Von den 66 gestarteten GT3-Rennwagen erreichten nur 39 das Ziel in Wertung. 10 von insgesamt 26 Rennwagen der GT3-Pro-„Königsklasse“, die sich ebenfalls Siegchancen ausrechnen konnten, schieden bereits vorzeitig aus. Der zwischenzeitlich führende Publikumsliebling und neunfache Motorrad-Weltmeister Valentino Rossi war gleich in zwei Kollisionen mit den beiden Ferrari von Kessel (#8) und AF Corse (#51) verwickelt und erhielt dafür ebenfalls eine von zahlreichen Zeitstrafen (zehn Sekunden). P13 in der GT3-Pro-Kategorie sowie Rang 26 in der Gesamtwertung war letztendlich das ernüchternde Resultat für den #46 WRT-BMW, den neben Rossi noch Lokalmatador Maxime Martin und Raffaele Marciello pilotierten.
Erstaunlicher wurde über die ansonsten oftmals umstrittene und kritisierte Balance of Performance (BoP) im Fahrerlager wenig diskutiert. Kein Wunder, denn die dafür zuständigen Experten der SRO Motorsports Group hatten wieder einmal ein gutes Gespür für die heikle Aufgabe. Das belegt auch ein Zwischenresultat nach drei Viertel der Gesamtdistanz, als sieben (!) verschiedene Hersteller (BMW, Ferrari, Aston Martin, Audi, Porsche, Mercedes-AMG und Ford) innerhalb von weniger als 50 Sekunden in den Top8 lagen.

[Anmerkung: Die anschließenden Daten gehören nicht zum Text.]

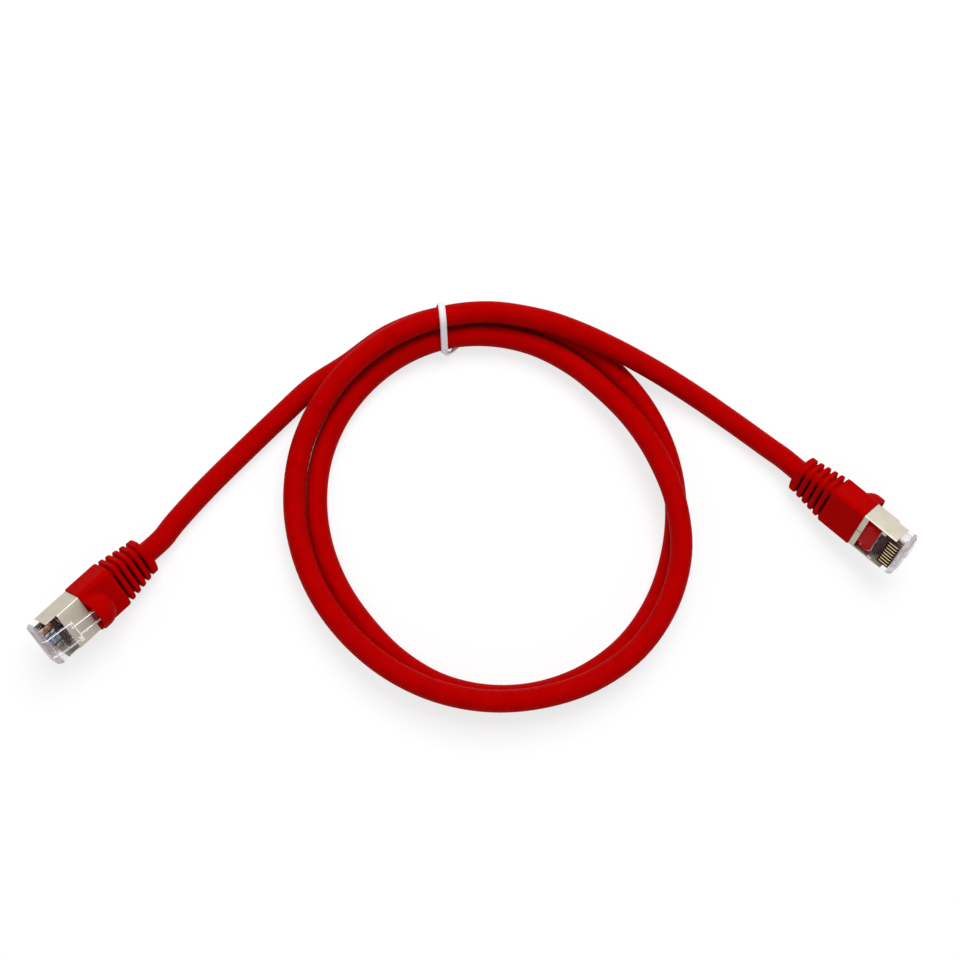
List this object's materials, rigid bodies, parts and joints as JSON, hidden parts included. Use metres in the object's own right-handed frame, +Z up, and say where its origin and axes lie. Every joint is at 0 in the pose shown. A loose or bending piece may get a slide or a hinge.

Neben der Punktevergabe für die GT World Challenge Europe (GTWCE) wurden auch Zähler für die Intercontinental GT Challenge (IGTC) vergeben. In dieser Wertung sicherten sich die beiden Werks-BMW von WRT (#32) und ROWE (#998) sowie der GetSpeed-Mercedes-AMG (#777) auf den Plätzen eins bis drei die meisten Punkte.